When you're ready to eat, put the pasta on, and reheat the sauce over a high heat. Add the butter and parsley (and chocolate if you want a richer flavour, though I normally make this sauce without), and stir to keep everything nice and emulsified. At this point you can adjust the consistency, boiling the sauce down if it's too watery, or adding a little of the pasta water if it seems too thick, as well as tasting for salt and pepper. Drain the pasta just moments before it is cooked to your liking, as it will continue to cook for the last minute as you stir it into the sauce, still over the heat. Serve immediately with grated Parmesan and a glass of Barbera or a mighty red, more expensive than the one used in such quantity to make the dish.

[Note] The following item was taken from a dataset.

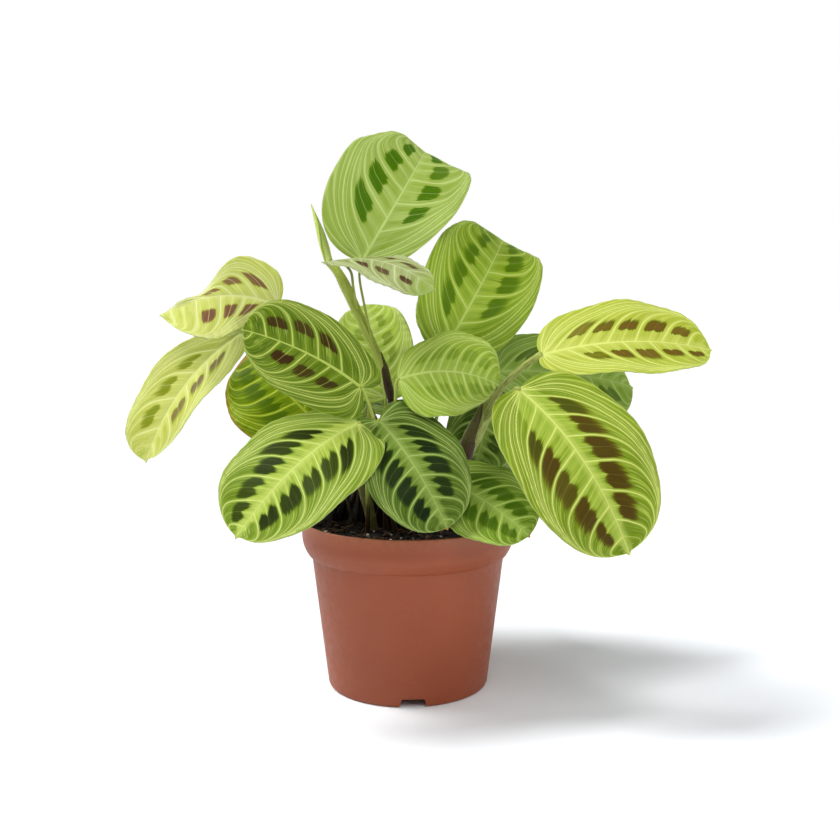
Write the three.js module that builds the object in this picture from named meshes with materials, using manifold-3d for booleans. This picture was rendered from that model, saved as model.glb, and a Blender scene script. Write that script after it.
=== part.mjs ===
// Potted prayer plant: a nursery pot filled with peat, shoots that stand in it, and broad leaf blades.
// Millimetres, +Z up, the front is -Y. The origin is the middle of the pot's foot, on the ground.

import * as THREE from 'three';
import { mergeVertices } from 'three/addons/utils/BufferGeometryUtils.js';
import Module from 'manifold-3d';

const wasm = await Module();
wasm.setup();

// Clearance between pieces that rest on or in one another
const GAP = 0.3;

// Pot: a tapered body with a taller, wider rim band
const POT_HEIGHT = 95;
const RIM_RADIUS = 60;
const RIM_BAND = 12;
const LIP_ROUND = 0.8;
const SHOULDER_HEIGHT = 75;
const SHOULDER_RADIUS = 54.5;
const FOOT_RADIUS = 45.4;
const FOOT_ROUND = 2.4;
const WALL = 1.5;
const POT_SIDES = 44;

// Pot floor, its foot ring, drain notches and drain holes
const FLOOR_UNDERSIDE = 4.4;
const FLOOR_THICKNESS = 1.6;
const FOOT_RING = 3.4;
const PAD_RADIUS = 12;
const NOTCHES = 3;
const NOTCH_TURN = THREE.MathUtils.degToRad(-86);
const NOTCH_WIDTH = 13;
const NOTCH_HEIGHT = 5;
const NOTCH_FLARE = 2;
const HOLES = 6;
const HOLE_RADIUS = 4;
const HOLE_CIRCLE = 29;

// Soil: its mean level, the height of its lumps, and how deep the stems stand in it
const SOIL_LEVEL = 87;
const LUMP = 1.1;
const SOIL_SIDES = 36;
const SOIL_RINGS = 6;
const HOLE_SIDES = 8;
const STEM_DEPTH = 11;

// Leaf blades: thickness, and the number of rows along and across a blade
const BLADE = 0.8;
const BLADE_ROWS = 11;
const BLADE_COLUMNS = 6;
const BASE_START = 0.004;
const TIP_END = 0.985;
const KNEE = 7;

// Colours of the finished plant, with the roughness of each
const FINISHES = {
  pot: { color: '#8f5139', roughness: 0.62 },
  soil: { color: '#2a211b', roughness: 1 },
  stem: { color: '#86974b', roughness: 0.5 },
  sheath: { color: '#5f5138', roughness: 0.5 },
  pale: { color: '#a3bf63', roughness: 0.45 },
  lime: { color: '#b3c54a', roughness: 0.45 },
  green: { color: '#7d9c3c', roughness: 0.45 },
  deep: { color: '#55803a', roughness: 0.45 },
  sage: { color: '#8fa676', roughness: 0.5 },
};

const vec = (p) => new THREE.Vector3(...p);
const smooth = (x) => THREE.MathUtils.clamp(x, 0, 1);

// Share of the full half width at s, from 0 at the petiole to 1 at the tip:
// a blunt round base, nearly even sides, and a small drip tip.
function halfWidth(s) {
  if (s < 0.5) {
    return Math.sqrt(1 - Math.pow(1 - 2 * s, 2.3));
  }
  const u = 2 * s - 1;
  const oval = Math.sqrt(Math.max(0, 1 - Math.pow(Math.min(u, 0.965) / 0.965, 2.4)));
  const drip = 0.15 * smooth((1 - u) / 0.12) * smooth((u - 0.6) / 0.25);
  return Math.cbrt(oval ** 3 + drip ** 3);
}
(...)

Simple as that. I fried a couple of thick slices of bacon, chopped, in a little oil as it releases a lot of fat, before adding everything else to the pan, and served it with my own hand-cut pappardelle. Which is just a pretentious way of saying I don't have an attachment for my pasta machine for pappardelle, so had to cut it with a knife, hence the uneven, non-straight pasta. The pasta itself was probably the best I've made yet, although pappardelle being my favourite pasta had a little to do with that. The dough was more moist than usual, in fact as Kenedy says "it should be sticky enough to stick to itself, but not to anything else". That said, it was no harder to work with than a slightly drier dough, I just had to be careful of it not sticking together too much when it bunched up having come out of one of the thinner settings on the machine. The whole dish, aside from being quite rich thanks in no small part to the Fuck Ton sized knob of butter, was really deep in flavour with the cinnamon and nutmeg particularly coming through in both flavour and aroma. I can only imagine how much this would be increased had I marinated it for the full three days having previously seen the effect of marinating pig's cheeks in red wine for a day for what was my second attempt at making ravioli.